Greg Stanley, firstname.lastname@example.org; 239-263-4738 Published 2:16 p.m. ET Jan. 21, 2018 | Updated 5:21 p.m. ET Jan. 21, 2018
In the weeks after Hurricane Irma, as Collier County's utilities failed and sewage began backing up into streets and homes, the county needed thousands of gallons of sewage hauled away.
Now the county will pay the hauler, Southern Sanitation, about $270,000 less than it billed the county because of an invoice discrepancy found by the clerk's office.
After weeks of back and forth, the clerk's office, county commissioners and Southern Sanitation negotiated the settlement. The county will pay the company just over $2.5 million rather than upward of $2.8 million, or just over 90 percent of the bill.
The problem was that in the wake of the Sept. 10 disaster, neither Southern Sanitation nor the county utility department kept detailed enough records of when, where and for how long the company's trucks were at work hauling away the sewage, Clerk Dwight Brock said.
"We could find absolutely no proof where any of them worked," Brock said. "I think the county was complicit in this problem. They just didn’t provide us with anything that showed that anybody was there. We couldn’t establish where they went. We couldn't establish anything."
Southern Sanitation was hired for $300 an hour and used three of its trucks along with the trucks of 50 subcontractors to haul out the wastewater before power was restored to the county's sewage system.
The system, due largely to the flat terrain of the county, relies on hundreds of pumps to move all the waste flowing from thousands of drains, toilets and faucets to a treatment plant. With few generators to keep the pumps working, the massive power outage following the storm proved catastrophic for the system, and sewage collected in the pipes before overflowing back into homes and up through manholes in roads.
The contract, signed before the storm hit, required Southern Sanitation to keep a manifest of every load of sewage it hauled and to have that manifest signed off on by the county. Each invoice needed to include the date, time and location of the work, along with every load's manifest, according to the contract.
While the company did keep records, the records didn't include details of the loads and all the times and locations of the work.
Southern Sanitation representatives could not be reached for comment.
The work was done, said Commissioner Bill McDaniel, who helped negotiate the settled price. Southern Sanitation did not overbill the county, and nothing suggests that it didn't do the work it said it did, he said.
"It was absolutely documented, but there wasn't as good of documentation as the clerk perceived there should have been," McDaniel said. "Clerical errors were made, admittedly. They were able to go through those errors in a way that allowed the clerk to disburse the money and Southern to get paid."

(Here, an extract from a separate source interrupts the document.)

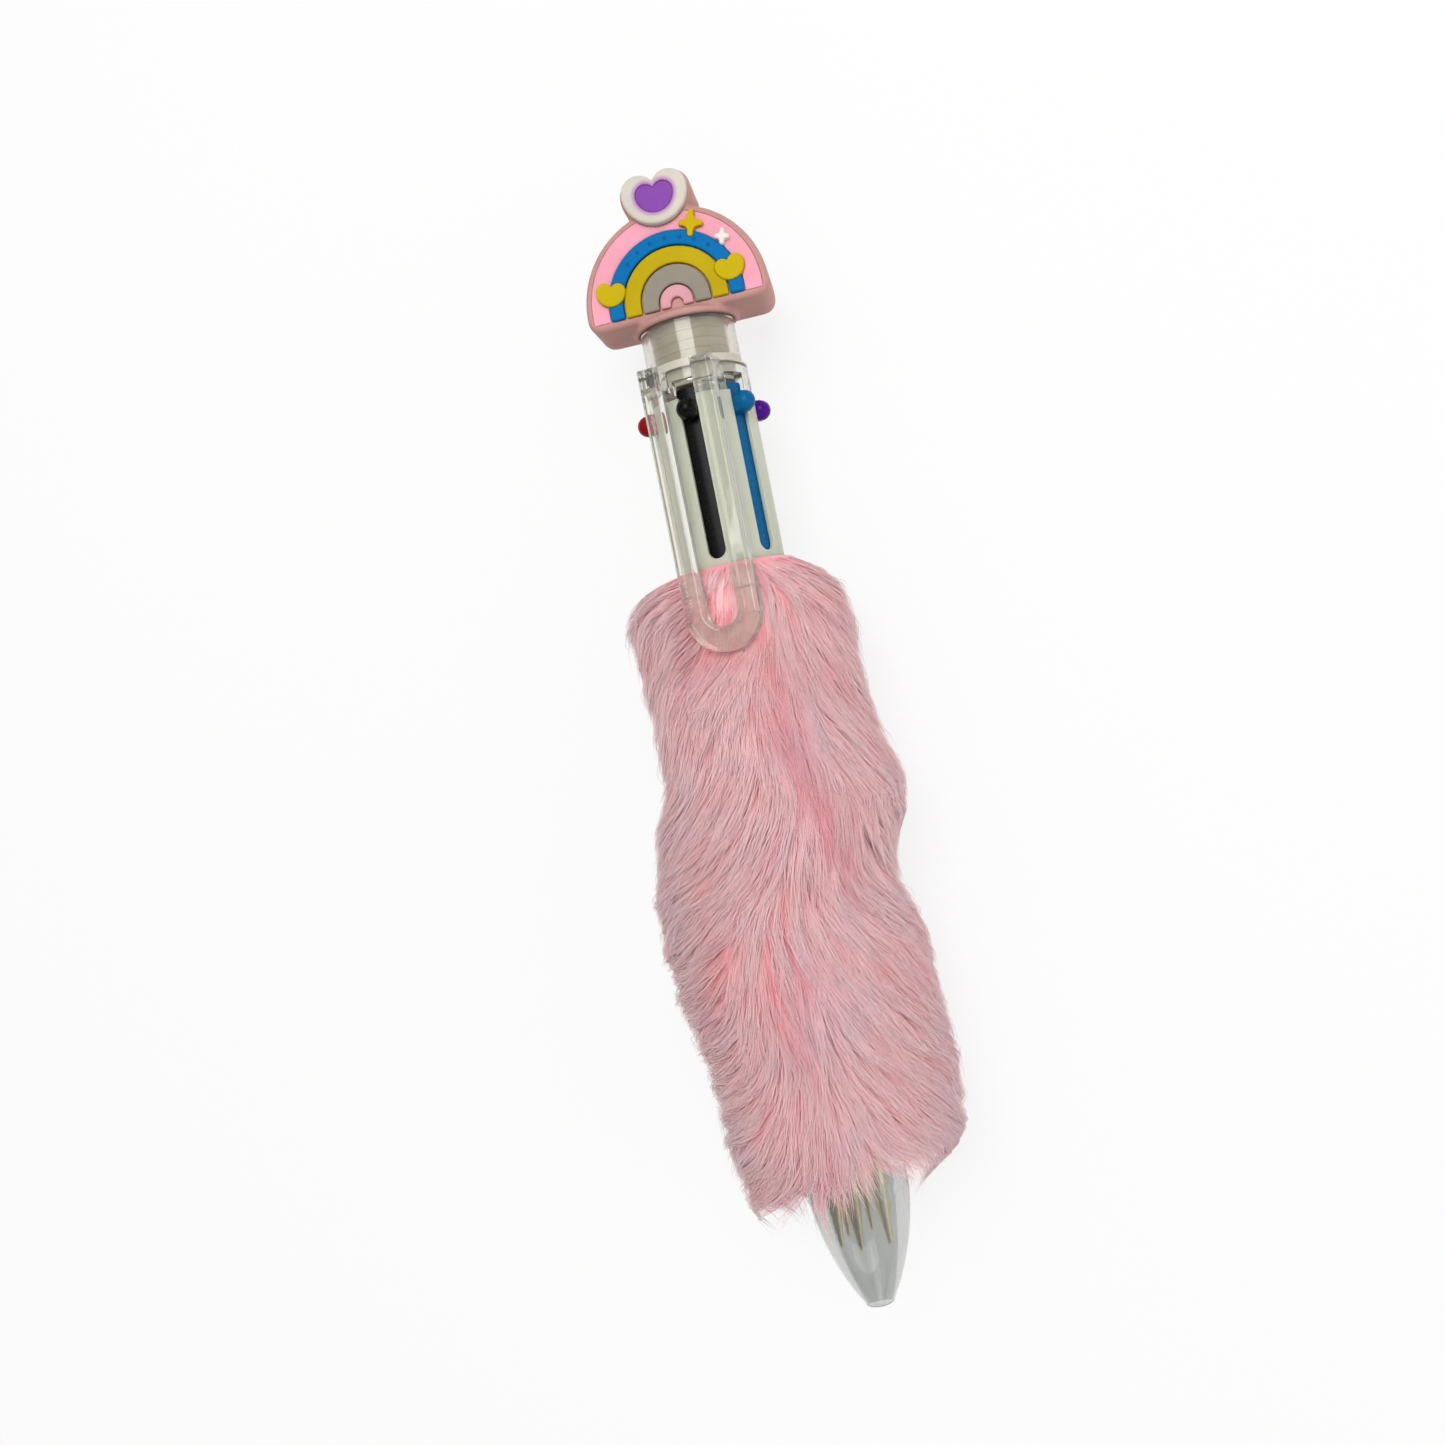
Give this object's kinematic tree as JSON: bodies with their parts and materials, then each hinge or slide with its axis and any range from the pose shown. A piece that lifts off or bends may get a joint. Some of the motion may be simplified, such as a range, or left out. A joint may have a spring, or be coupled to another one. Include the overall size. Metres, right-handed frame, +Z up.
{
  "type": "multicolor click pen",
  "caption": "Retractable ballpoint with a ring of sliding colour buttons, hairpin clip, plush grip sleeve and soft rainbow topper.",
  "frame": {"origin": "centre of the bounding box in X and Y, on the sleeve's flat underside, where the pen lies", "axes": "+Y along the pen from the nozzle to the topper, +Z up on the clip's side, +X to the right"},
  "size_m": [0.034, 0.1566, 0.0327],
  "materials": {
    "barrel_milky": "satin, slightly translucent",
    "clear_plastic": "gloss, clear",
    "frosted_plastic": "frosted, translucent",
    "white_plastic": "satin",
    "topper_pink": "soft matte",
    "topper_bright_pink": "soft matte",
    "topper_blue": "soft matte",
    "topper_yellow": "soft matte",
    "topper_grey": "soft matte",
    "topper_white": "soft matte",
    "topper_purple": "soft matte",
    "fur_pink": "long soft pile",
    "sleeve_fabric": "knitted",
    "spring_steel": "bright drawn wire",
    "point_brass": "bright",
    "refill_plastic": "satin, translucent",
    "slider_black": "gloss",
    "slider_blue": "gloss",
    "slider_purple": "gloss",
    "slider_orange": "gloss",
    "slider_green": "gloss",
    "slider_red": "gloss"
  },
  "bodies": {
    "root": {"barrel": "barrel_milky", "spring_hub": "white_plastic", "clip_collar": "clear_plastic", "neck_plug": "white_plastic", "neck_cap": "clear_plastic", "sleeve_backing": "sleeve_fabric", "fur_pile": "fur_pink", "topper_body": "topper_pink", "topper_face": "topper_bright_pink", "topper_arc_blue": "topper_blue", "topper_arc_yellow": "topper_yellow", "topper_arc_grey": "topper_grey", "topper_arc_pink": "topper_bright_pink", "topper_side_hearts": "topper_yellow", "topper_sparkle_yellow": "topper_yellow", "topper_sparkle_white": "topper_white", "topper_heart": "topper_white", "topper_heart_centre": "topper_purple", "spring_black": "spring_steel", "spring_blue": "spring_steel", "spring_purple": "spring_steel", "spring_orange": "spring_steel", "spring_green": "spring_steel", "spring_red": "spring_steel"},
    "cone": {"tip_cone": "frosted_plastic"},
    "slider_black": {"slider_black": "slider_black", "refill_tube_black": "refill_plastic"},
    "point_black": {"refill_point_black": "point_brass"},
    "slider_blue": {"slider_blue": "slider_blue", "refill_tube_blue": "refill_plastic"},
    "point_blue": {"refill_point_blue": "point_brass"},
    "slider_purple": {"slider_purple": "slider_purple", "refill_tube_purple": "refill_plastic"},
    "point_purple": {"refill_point_purple": "point_brass"},
    "slider_orange": {"slider_orange": "slider_orange", "refill_tube_orange": "refill_plastic"},
    "point_orange": {"refill_point_orange": "point_brass"},
    "slider_green": {"slider_green": "slider_green", "refill_tube_green": "refill_plastic"},
    "point_green": {"refill_point_green": "point_brass"},
    "slider_red": {"slider_red": "slider_red", "refill_tube_red": "refill_plastic"},
    "point_red": {"refill_point_red": "point_brass"}
  },
  "joints": [
    {"name": "cone_unscrew", "type": "slide", "parent": "root", "child": "cone", "axis": [0, -1, 0], "range_m": [0, 0.03]},
    {"name": "press_black", "type": "slide", "parent": "root", "child": "slider_black", "axis": [0, -1, 0], "range_m": [0, 0.011], "stiffness_N_per_m": 80, "springref_m": -0.004, "deforming": ["spring_black"]},
    {"name": "bend_black", "type": "hinge", "parent": "slider_black", "child": "point_black", "pos_m": [0, -0.05414, 0.0194], "axis": [1, 0, 0], "range_deg": [0, 11.7], "deforming": ["refill_tube_black"]},
    {"name": "press_blue", "type": "slide", "parent": "root", "child": "slider_blue", "axis": [0, -1, 0], "range_m": [0, 0.011], "stiffness_N_per_m": 80, "springref_m": -0.004, "deforming": ["spring_blue"]},
    {"name": "bend_blue", "type": "hinge", "parent": "slider_blue", "child": "point_blue", "pos_m": [0.0032, -0.05414, 0.01755], "axis": [0.5, 0, -0.866], "range_deg": [0, 11.7], "deforming": ["refill_tube_blue"]},
    {"name": "press_purple", "type": "slide", "parent": "root", "child": "slider_purple", "axis": [0, -1, 0], "range_m": [0, 0.011], "stiffness_N_per_m": 80, "springref_m": -0.004, "deforming": ["spring_purple"]},
    {"name": "bend_purple", "type": "hinge", "parent": "slider_purple", "child": "point_purple", "pos_m": [0.0032, -0.05414, 0.01385], "axis": [-0.5, 0, -0.866], "range_deg": [0, 11.7], "deforming": ["refill_tube_purple"]},
    {"name": "press_orange", "type": "slide", "parent": "root", "child": "slider_orange", "axis": [0, -1, 0], "range_m": [0, 0.011], "stiffness_N_per_m": 80, "springref_m": -0.004, "deforming": ["spring_orange"]},
    {"name": "bend_orange", "type": "hinge", "parent": "slider_orange", "child": "point_orange", "pos_m": [0, -0.05414, 0.012], "axis": [-1, 0, 0], "range_deg": [0, 11.7], "deforming": ["refill_tube_orange"]},
    {"name": "press_green", "type": "slide", "parent": "root", "child": "slider_green", "axis": [0, -1, 0], "range_m": [0, 0.011], "stiffness_N_per_m": 80, "springref_m": -0.004, "deforming": ["spring_green"]},
    {"name": "bend_green", "type": "hinge", "parent": "slider_green", "child": "point_green", "pos_m": [-0.0032, -0.05414, 0.01385], "axis": [-0.5, 0, 0.866], "range_deg": [0, 11.7], "deforming": ["refill_tube_green"]},
    {"name": "press_red", "type": "slide", "parent": "root", "child": "slider_red", "axis": [0, -1, 0], "range_m": [0, 0.011], "stiffness_N_per_m": 80, "springref_m": -0.004, "deforming": ["spring_red"]},
    {"name": "bend_red", "type": "hinge", "parent": "slider_red", "child": "point_red", "pos_m": [-0.0032, -0.05414, 0.01755], "axis": [0.5, 0, 0.866], "range_deg": [0, 11.7], "deforming": ["refill_tube_red"]}
  ],
  "couplings": [
    {"joint": "bend_black", "follows": "press_black", "rad_per_m": 18.366},
    {"joint": "bend_blue", "follows": "press_blue", "rad_per_m": 18.366},
    {"joint": "bend_purple", "follows": "press_purple", "rad_per_m": 18.366},
    {"joint": "bend_orange", "follows": "press_orange", "rad_per_m": 18.366},
    {"joint": "bend_green", "follows": "press_green", "rad_per_m": 18.366},
    {"joint": "bend_red", "follows": "press_red", "rad_per_m": 18.366}
  ]
}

The clerk has also questioned the bills submitted by a food vendor that charged as high as $37 a meal for county employees in the week after the storm — more than double what local food vendors charged.
After it was clear the county didn't have enough food, the county manager's office hired Ashbritt Inc., the company also hired to haul away debris, to truck in thousands of boxed meals from the east coast to feed employees.
Ashbritt charged $110 per person per day for breakfast, lunch and dinner along with a packaged snack and soda.
The county had a full kitchen set up in its Emergency Operations Center and had three local vendors under contract for $52 per person to provide the same number of meals that Ashbritt provided.
But those vendors couldn't meet the need, said Dan Rodriguez, deputy director of county utilities.
They couldn't get packaged meals to employees in Immokalee, Everglades City and scattered throughout the county.
"They met their limit, and they couldn't provide any more food," Rodriguez said. "We didn't have any alternatives."
The county's priorities at the time were getting generators set up and gas stations opened and not necessarily with shopping around for food prices, he said.
"It was guaranteed, and we could count on it," he said. "That's important. We needed guaranteed food for employees working 20-hour days."
The county paid Ashbritt $727,200 for 19,400 meals and assorted snacks. The lunches included a sandwich, a bag of chips, a piece of fruit and a "fresh baked desert."
But while the county was shipping in food several times a day from the other coast, the Sheriff's Office fired up grills for its employees, Brock said.
"The county spent a fortune while the Sheriff's Department just cooked some hot dogs and hamburgers and spent almost nothing," Brock said.
Commissioners said they were concerned by the cost but approved the expenditure after Brock raised questions about it at a recent public meeting.
"I'm not pleased about it, but you got to have food and you got to provide for your first responders," McDaniel said. "There are certain things you do in extraordinary times."
The county has to be better prepared during the next disaster so it isn't stuck negotiating a deal after the storm, Commissioner Penny Taylor said.
"Right after the hurricane there was no power or restaurants, and these were hot meals," Taylor said. "We have to learn from our mistakes, and we have to address this going forward."